In the summer of 1974, the director John Cox approached Hockney, asking him to design an opera, Stravinsky’s The Rake’s Progress, for the Glyndebourne Festival the following year. Hockney immediately saw this as a possible way out of the rut he was in since it would allow him to let his imagination run riot. 

A Large Diver (Paper Pool 27), David Hockney, 1978

A Large Diver (Paper Pool 27), David Hockney, 1978


When he returned to Paris, he was so happy with himself. He had recently begun a relationship with a young Californian, Gregory Evans, which had brought him contentment, but most of all he was excited by a new sense of freedom after finding the means of breaking the chains of naturalism that he felt had been holding him back.


Hockney was astonished when he saw Ken Tyler’s large pieces by Ellsworth Kelly, which they had set up in their paper mill. What Tyler showed him were some works using a new technique he had devised with a papermaker of printing color into paper pulp.

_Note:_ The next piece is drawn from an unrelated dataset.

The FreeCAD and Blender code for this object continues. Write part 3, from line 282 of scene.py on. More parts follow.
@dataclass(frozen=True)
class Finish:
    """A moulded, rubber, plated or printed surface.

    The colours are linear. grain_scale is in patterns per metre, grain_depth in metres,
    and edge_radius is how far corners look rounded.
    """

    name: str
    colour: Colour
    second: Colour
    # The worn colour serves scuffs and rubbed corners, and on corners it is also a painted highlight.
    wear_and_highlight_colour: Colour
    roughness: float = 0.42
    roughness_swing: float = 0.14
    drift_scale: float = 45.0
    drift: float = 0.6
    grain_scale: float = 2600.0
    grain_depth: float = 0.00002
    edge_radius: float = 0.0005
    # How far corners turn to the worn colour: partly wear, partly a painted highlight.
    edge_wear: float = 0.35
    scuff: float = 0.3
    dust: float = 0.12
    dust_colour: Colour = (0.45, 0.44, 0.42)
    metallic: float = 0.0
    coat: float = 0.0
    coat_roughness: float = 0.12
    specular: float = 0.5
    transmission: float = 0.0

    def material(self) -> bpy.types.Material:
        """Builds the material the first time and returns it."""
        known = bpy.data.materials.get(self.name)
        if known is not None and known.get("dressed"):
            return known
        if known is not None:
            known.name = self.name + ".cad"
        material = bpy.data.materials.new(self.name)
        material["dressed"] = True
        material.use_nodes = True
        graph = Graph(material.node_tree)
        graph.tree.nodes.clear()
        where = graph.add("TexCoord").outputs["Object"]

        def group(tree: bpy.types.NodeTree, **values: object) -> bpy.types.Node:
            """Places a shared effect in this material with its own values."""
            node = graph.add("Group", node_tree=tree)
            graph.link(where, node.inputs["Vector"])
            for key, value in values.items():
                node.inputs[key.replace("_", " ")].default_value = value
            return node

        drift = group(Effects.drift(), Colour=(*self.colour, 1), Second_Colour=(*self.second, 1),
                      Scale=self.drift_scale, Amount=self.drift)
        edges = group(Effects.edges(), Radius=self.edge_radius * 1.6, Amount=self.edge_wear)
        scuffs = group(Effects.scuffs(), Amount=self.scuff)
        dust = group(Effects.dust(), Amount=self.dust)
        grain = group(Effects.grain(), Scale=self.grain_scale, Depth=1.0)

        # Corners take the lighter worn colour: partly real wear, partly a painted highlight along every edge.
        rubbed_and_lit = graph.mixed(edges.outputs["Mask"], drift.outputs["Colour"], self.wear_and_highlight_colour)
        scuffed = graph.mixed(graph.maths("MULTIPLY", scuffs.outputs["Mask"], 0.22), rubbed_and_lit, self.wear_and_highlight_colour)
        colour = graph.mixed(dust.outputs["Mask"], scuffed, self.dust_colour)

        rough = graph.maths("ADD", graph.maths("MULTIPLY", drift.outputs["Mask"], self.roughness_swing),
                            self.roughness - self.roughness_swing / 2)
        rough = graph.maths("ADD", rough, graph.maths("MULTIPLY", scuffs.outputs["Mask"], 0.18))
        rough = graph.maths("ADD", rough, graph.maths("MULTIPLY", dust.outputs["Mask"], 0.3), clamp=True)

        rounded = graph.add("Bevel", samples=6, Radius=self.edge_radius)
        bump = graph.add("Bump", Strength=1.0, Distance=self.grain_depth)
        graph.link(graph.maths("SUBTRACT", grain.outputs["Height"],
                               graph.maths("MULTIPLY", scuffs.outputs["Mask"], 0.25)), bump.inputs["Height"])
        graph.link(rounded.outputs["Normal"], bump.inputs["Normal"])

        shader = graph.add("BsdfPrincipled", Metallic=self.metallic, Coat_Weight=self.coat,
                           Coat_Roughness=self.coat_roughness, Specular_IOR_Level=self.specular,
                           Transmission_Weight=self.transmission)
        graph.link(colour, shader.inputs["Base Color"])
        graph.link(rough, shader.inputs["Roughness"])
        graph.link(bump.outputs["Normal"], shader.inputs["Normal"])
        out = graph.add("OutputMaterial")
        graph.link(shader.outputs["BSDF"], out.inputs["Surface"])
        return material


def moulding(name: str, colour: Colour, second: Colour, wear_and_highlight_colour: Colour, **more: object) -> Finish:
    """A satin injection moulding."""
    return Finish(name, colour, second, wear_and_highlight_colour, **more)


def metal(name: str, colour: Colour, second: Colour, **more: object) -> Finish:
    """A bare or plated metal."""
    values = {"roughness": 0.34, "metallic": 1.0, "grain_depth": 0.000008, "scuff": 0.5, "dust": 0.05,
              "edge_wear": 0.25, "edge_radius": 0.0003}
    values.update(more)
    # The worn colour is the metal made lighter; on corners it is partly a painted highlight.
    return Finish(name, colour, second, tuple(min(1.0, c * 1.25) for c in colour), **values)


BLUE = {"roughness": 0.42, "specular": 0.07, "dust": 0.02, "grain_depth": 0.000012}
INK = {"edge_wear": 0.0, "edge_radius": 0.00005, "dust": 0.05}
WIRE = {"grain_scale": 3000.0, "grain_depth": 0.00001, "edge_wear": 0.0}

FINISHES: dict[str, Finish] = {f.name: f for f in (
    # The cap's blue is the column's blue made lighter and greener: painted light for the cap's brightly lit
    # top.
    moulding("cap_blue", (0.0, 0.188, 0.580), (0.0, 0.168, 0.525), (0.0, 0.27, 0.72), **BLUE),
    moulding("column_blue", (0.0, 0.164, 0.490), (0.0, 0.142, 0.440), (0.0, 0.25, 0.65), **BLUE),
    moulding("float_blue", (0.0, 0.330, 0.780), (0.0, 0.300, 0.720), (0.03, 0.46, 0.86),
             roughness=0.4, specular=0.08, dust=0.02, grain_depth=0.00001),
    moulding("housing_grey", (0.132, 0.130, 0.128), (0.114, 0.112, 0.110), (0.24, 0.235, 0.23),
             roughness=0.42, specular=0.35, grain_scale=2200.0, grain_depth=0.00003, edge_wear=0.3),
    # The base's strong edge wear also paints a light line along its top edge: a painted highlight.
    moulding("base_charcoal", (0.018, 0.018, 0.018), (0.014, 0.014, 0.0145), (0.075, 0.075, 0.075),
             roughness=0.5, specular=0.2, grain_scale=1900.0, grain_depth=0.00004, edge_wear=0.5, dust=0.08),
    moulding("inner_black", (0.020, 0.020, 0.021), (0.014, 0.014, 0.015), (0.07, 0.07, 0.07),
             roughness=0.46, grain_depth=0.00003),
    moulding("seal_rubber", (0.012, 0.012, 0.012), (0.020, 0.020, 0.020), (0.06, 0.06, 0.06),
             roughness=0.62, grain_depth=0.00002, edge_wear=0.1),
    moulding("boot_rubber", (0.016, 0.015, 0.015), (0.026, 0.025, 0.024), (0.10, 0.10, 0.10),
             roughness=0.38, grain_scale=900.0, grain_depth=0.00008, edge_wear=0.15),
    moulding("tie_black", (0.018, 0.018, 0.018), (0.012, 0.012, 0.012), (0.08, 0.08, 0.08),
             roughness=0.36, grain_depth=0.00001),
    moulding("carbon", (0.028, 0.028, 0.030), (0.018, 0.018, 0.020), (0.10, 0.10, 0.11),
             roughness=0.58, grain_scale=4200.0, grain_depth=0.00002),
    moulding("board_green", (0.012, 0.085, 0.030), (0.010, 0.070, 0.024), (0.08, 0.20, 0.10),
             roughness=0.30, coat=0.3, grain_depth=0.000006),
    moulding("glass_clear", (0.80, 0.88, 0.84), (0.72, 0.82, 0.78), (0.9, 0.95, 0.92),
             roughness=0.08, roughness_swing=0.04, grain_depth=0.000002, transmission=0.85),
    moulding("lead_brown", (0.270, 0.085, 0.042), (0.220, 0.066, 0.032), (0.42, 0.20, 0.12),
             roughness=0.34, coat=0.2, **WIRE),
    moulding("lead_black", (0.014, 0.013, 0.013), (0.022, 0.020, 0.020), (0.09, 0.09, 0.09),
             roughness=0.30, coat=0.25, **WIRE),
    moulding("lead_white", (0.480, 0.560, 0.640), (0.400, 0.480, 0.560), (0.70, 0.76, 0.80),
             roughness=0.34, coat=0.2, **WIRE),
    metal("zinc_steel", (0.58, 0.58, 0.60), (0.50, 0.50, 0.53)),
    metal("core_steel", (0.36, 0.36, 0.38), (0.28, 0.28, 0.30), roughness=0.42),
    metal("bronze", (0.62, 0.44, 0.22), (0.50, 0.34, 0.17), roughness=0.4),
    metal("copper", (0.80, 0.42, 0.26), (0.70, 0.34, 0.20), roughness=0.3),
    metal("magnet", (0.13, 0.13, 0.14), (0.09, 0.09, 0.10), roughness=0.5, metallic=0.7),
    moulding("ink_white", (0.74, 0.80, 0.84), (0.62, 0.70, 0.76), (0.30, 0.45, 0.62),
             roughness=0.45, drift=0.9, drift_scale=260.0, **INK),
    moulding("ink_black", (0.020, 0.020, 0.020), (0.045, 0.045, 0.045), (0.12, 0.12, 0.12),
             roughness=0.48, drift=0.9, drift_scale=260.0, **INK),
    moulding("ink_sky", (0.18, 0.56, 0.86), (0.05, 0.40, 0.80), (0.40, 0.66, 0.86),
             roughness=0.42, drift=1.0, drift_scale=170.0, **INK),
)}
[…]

With this technique, Hockney started making many versions of flowers, but soon got bored with them. That’s when he started his ‘Paper Pools’ book, which was a new development for him and the world.

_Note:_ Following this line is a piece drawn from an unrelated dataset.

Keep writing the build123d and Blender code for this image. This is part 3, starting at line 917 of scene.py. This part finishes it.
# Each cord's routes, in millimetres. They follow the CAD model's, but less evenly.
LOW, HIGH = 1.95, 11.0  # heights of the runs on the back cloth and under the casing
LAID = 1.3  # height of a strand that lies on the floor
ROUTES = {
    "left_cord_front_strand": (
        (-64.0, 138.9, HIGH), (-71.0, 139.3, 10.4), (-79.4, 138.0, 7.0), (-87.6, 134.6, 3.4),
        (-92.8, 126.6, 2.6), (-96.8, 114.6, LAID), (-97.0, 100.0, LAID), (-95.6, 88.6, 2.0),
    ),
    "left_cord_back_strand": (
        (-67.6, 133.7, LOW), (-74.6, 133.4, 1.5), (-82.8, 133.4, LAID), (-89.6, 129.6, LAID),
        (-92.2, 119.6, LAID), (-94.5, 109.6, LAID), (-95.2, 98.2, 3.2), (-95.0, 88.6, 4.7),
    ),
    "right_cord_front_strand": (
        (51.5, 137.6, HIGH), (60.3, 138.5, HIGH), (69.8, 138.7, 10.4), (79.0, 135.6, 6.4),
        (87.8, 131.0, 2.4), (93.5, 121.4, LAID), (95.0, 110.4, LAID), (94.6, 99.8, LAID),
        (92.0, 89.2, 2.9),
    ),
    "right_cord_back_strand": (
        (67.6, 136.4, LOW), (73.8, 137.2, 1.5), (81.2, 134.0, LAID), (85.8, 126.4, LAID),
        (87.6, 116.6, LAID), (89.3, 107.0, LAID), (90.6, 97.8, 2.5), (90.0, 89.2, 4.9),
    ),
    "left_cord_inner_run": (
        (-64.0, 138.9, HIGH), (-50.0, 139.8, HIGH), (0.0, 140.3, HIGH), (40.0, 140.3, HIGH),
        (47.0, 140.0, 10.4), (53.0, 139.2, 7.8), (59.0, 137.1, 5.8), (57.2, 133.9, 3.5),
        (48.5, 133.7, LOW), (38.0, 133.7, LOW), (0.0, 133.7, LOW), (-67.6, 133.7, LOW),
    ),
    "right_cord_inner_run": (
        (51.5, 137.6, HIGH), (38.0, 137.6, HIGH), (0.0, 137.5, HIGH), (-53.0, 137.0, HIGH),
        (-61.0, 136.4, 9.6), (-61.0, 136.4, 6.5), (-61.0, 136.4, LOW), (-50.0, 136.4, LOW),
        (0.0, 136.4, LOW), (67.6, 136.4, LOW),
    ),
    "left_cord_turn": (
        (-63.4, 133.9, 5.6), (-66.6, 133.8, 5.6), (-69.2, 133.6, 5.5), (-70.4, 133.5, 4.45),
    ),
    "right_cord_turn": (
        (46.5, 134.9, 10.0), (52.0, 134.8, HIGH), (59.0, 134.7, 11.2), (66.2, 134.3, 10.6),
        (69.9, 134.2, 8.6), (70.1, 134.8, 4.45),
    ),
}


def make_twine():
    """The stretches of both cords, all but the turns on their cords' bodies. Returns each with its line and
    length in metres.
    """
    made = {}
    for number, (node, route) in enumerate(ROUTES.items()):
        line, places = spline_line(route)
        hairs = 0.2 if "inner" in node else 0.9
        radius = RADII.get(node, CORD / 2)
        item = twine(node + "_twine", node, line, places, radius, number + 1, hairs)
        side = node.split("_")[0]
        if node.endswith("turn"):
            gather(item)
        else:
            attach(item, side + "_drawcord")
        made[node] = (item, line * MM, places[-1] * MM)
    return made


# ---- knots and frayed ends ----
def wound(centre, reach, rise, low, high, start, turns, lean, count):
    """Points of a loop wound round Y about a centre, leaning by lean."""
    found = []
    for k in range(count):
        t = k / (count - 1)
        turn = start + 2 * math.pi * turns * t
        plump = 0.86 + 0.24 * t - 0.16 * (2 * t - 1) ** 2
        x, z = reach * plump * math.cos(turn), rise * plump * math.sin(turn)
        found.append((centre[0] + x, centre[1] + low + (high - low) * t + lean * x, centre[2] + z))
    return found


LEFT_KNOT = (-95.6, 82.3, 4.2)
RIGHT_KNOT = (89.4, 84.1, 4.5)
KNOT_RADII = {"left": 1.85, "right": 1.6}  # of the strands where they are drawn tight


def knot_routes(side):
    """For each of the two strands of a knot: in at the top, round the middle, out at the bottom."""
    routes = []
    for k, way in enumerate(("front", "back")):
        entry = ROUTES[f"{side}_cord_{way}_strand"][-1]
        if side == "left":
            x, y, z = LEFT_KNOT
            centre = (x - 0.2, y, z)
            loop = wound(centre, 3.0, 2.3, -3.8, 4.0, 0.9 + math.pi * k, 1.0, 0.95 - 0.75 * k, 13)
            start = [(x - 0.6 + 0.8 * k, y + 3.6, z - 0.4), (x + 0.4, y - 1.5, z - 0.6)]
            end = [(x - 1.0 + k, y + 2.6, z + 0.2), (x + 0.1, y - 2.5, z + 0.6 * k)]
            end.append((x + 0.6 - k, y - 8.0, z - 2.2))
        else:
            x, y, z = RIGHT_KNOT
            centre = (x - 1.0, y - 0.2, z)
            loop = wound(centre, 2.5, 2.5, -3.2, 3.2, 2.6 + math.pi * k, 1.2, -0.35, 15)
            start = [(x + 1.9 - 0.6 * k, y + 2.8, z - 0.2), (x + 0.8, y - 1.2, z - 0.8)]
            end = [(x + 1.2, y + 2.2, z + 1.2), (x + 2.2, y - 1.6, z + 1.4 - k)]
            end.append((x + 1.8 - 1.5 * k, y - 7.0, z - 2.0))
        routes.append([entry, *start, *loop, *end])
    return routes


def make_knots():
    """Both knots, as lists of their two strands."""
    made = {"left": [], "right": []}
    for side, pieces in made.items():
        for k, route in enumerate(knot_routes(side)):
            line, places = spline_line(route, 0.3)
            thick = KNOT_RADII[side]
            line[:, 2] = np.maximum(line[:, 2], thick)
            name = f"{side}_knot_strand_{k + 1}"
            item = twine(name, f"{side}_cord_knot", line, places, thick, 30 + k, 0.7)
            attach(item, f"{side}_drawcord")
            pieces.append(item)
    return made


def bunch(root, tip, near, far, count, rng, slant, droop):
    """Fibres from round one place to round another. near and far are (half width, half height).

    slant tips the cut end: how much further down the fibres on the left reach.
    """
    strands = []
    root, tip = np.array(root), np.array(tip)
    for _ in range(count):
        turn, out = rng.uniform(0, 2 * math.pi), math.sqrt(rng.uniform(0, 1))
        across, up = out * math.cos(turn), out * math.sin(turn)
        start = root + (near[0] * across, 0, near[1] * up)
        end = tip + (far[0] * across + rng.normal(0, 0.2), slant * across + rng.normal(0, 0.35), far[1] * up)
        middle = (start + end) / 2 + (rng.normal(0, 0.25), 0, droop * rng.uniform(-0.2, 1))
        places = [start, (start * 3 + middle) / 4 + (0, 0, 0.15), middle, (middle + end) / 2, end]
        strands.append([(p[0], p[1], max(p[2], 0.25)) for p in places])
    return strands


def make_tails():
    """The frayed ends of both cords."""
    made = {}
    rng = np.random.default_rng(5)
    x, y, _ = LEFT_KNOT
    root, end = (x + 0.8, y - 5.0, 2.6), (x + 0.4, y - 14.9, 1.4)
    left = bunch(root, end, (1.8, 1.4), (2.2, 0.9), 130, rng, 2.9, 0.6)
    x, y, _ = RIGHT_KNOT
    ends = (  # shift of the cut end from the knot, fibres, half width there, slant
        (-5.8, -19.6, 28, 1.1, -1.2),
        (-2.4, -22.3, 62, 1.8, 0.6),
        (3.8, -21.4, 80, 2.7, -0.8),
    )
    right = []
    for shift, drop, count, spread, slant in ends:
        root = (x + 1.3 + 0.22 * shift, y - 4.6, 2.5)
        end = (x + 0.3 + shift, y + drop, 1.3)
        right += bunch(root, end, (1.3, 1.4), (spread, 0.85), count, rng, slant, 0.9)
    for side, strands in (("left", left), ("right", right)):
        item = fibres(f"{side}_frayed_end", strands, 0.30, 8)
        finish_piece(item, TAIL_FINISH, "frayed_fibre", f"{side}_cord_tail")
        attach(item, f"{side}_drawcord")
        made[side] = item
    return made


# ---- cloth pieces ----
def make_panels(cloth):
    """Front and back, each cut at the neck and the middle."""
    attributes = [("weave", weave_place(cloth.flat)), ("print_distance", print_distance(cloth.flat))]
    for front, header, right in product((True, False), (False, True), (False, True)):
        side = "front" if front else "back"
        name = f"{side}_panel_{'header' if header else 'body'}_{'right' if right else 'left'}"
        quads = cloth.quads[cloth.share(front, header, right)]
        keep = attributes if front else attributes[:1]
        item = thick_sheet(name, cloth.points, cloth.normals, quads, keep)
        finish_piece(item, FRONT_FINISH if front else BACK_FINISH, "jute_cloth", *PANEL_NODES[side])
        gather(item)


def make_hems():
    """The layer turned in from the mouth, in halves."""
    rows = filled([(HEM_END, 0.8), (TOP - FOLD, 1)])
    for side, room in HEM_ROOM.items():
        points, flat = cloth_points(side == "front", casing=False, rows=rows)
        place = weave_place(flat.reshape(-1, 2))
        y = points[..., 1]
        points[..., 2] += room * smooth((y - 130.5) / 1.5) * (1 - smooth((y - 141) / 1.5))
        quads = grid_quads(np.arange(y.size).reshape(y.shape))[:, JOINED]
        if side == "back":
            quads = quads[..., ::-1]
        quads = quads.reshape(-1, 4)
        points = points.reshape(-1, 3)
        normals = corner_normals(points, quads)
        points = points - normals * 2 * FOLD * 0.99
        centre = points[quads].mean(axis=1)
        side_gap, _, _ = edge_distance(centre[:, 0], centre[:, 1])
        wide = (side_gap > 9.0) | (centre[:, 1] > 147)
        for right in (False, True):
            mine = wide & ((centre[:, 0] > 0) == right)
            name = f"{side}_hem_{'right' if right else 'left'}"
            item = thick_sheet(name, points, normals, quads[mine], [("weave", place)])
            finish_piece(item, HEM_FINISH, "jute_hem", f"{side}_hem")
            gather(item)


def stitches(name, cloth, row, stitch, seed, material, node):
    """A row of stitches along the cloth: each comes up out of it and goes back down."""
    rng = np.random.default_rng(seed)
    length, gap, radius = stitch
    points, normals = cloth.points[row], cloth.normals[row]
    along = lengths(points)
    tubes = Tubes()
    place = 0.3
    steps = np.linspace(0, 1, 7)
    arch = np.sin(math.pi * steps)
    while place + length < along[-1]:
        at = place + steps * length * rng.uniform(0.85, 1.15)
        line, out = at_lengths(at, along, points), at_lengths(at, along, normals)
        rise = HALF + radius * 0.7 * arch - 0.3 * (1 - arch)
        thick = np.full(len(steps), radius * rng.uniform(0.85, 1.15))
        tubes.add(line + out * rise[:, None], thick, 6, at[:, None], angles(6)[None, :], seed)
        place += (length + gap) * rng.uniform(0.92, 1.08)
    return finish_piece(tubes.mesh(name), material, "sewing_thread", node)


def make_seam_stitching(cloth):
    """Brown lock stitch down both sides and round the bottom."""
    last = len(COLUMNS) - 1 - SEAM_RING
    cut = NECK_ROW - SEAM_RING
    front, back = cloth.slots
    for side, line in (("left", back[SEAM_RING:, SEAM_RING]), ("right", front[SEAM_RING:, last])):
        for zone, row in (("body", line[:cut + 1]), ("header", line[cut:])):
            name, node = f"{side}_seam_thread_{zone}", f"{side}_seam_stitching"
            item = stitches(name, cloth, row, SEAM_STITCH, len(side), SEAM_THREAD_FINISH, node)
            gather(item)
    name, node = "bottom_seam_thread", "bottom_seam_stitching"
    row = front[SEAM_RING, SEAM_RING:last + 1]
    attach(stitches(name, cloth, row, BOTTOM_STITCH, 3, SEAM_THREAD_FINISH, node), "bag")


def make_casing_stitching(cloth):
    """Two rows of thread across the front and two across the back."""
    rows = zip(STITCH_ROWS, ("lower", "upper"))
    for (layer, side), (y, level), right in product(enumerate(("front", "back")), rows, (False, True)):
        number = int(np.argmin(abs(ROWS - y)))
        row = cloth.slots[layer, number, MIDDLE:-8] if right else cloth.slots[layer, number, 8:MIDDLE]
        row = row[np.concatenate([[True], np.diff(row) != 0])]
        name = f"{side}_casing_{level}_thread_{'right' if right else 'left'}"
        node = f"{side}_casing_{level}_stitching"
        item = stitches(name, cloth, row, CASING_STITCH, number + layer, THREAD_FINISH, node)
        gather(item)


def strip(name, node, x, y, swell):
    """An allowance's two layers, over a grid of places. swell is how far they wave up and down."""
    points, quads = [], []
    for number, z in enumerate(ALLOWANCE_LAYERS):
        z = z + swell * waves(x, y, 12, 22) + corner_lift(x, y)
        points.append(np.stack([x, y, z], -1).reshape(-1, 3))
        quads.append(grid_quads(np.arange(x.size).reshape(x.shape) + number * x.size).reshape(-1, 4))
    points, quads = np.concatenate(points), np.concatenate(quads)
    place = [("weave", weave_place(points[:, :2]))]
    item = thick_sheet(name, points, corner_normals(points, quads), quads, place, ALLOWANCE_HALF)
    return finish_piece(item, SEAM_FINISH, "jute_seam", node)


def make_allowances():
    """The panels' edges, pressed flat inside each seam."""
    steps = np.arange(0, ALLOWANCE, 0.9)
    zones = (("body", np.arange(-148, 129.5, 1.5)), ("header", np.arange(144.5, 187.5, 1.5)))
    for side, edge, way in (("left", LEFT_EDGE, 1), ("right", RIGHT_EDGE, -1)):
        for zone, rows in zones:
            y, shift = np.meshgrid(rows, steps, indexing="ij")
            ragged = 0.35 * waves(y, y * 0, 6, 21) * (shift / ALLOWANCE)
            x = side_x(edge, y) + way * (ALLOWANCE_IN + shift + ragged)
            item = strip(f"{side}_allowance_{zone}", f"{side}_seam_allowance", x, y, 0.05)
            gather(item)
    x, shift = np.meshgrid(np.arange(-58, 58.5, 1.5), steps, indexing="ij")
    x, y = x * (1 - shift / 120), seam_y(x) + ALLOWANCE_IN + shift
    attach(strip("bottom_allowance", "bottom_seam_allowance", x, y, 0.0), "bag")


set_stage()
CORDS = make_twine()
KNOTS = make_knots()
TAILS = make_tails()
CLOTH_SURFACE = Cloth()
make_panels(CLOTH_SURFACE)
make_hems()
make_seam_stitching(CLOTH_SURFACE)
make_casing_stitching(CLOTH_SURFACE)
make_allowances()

As the story goes, Hockney showed up one day in 1988 at the Hollywood Roosevelt with a can of blue paint and a brush attached to the end of a broom. Over four hours, he decorated the bottom of the empty pool with the circular dashes and graphic squiggles for which he is so well known. 

Pool with Two Figures, David Hockney, 1972

Pool with Two Figures, David Hockney, 1972


It’s a fitting canvas for the artist, who told Architecture Digest in 2018, “I like swimming. It’s the only exercise I get.” And this isn’t the only time water had been his muse – his ‘Portrait of an Artist (Pool with Two Figures)’ briefly held the record for most expensive work by a living artist when it sold at auction for $90.3 million in November 2018, before a Jeff Koons sculpture topped it in May.